I like to use preeminent scholar, Sonia Nieto’s, image of the great tapestry in representing our great multicultural society. From the back, all we can see is a giant jumble of threads and knots scattered haphazardly with no apparent order. But from the front – after the process of a mindful and consistent piecing together – we will one day have a beautiful and elegant piece of art.
Andrew Dunn, a viewer of my appearance on Fox to discuss Christian privilige, wrote to ask me what is the “end state” of exposing all the forms of dominant group privilege. I responded:
The “end state” for me, and I can only speak for myself, is to aid dominant group members in traveling through a developmental process: from DENIAL-RESISTANCE-RESENTMENT of the concept of dominant group privilege, to AWARENESS of their (our) dominant group privilege, to ACCEPTANCE of the fact that they (we) have dominant group privilege, to ACTION in working to share this privilege with those who do not have it on the basis their minoritized identity statuses.
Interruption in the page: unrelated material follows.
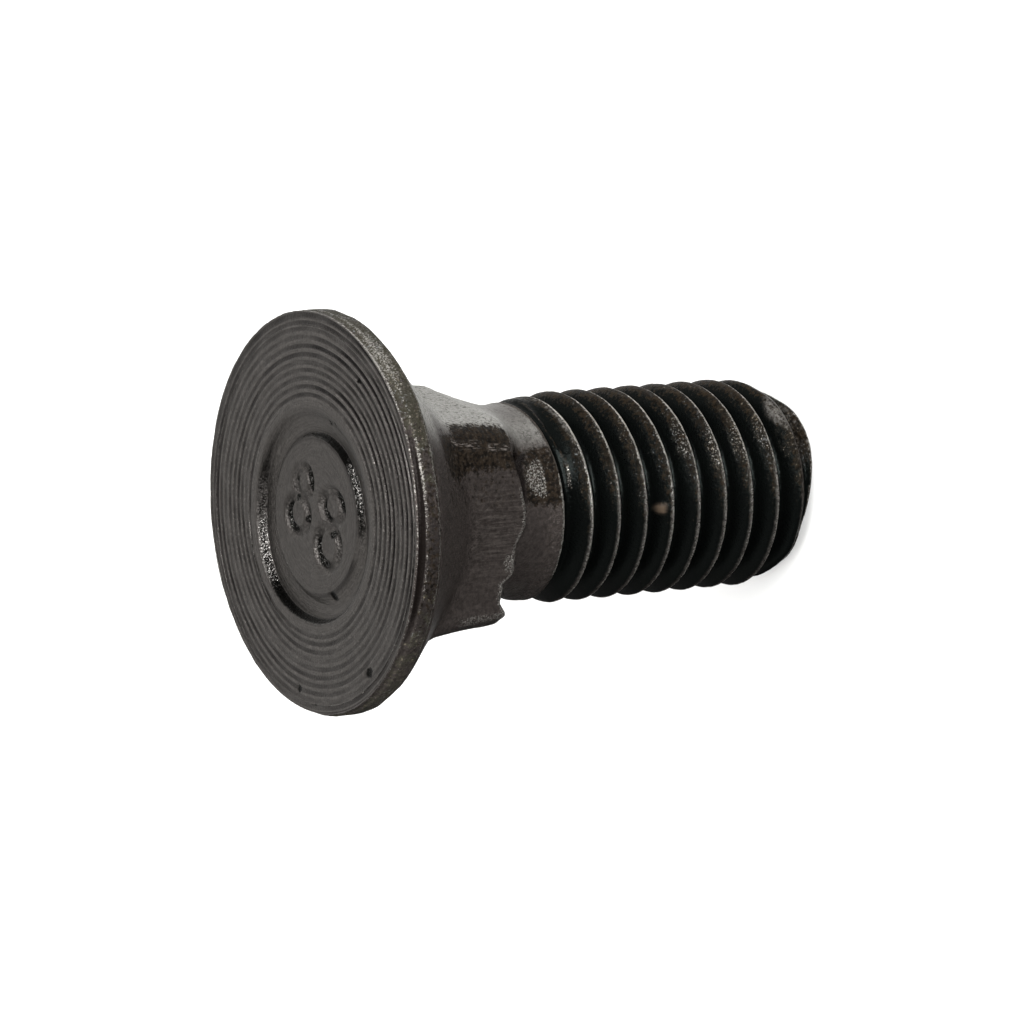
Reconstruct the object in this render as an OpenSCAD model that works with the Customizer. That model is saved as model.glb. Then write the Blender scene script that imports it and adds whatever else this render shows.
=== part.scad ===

This is an issue of power and control. I work to change the current system in which dominant groups attempt to exert POWER OVER others within a hierarchy of systemic power differentials to a system whereby people share power, a system of POWER WITH.
One in which the cycle of social oppressions (racism, sexism, heterosexism, ableism, adultism, ageism, cissexism, religious oppression, ethnocentrism, classism, lookism, xenophobia, etc.) are reduced and greater degrees of equality, liberty, and freedom among people of all social identities are ensured and maintained. I hold out the possibility that this is more than simply a pipe dream.
But as Norman Darish wrote me: “I consider myself open minded. Have reached the conclusion that we as a species are not ready or equipped to deal with others in a non-hierarchy-authority structure in the present….this will occur in our far distant future… If we survive as a species.”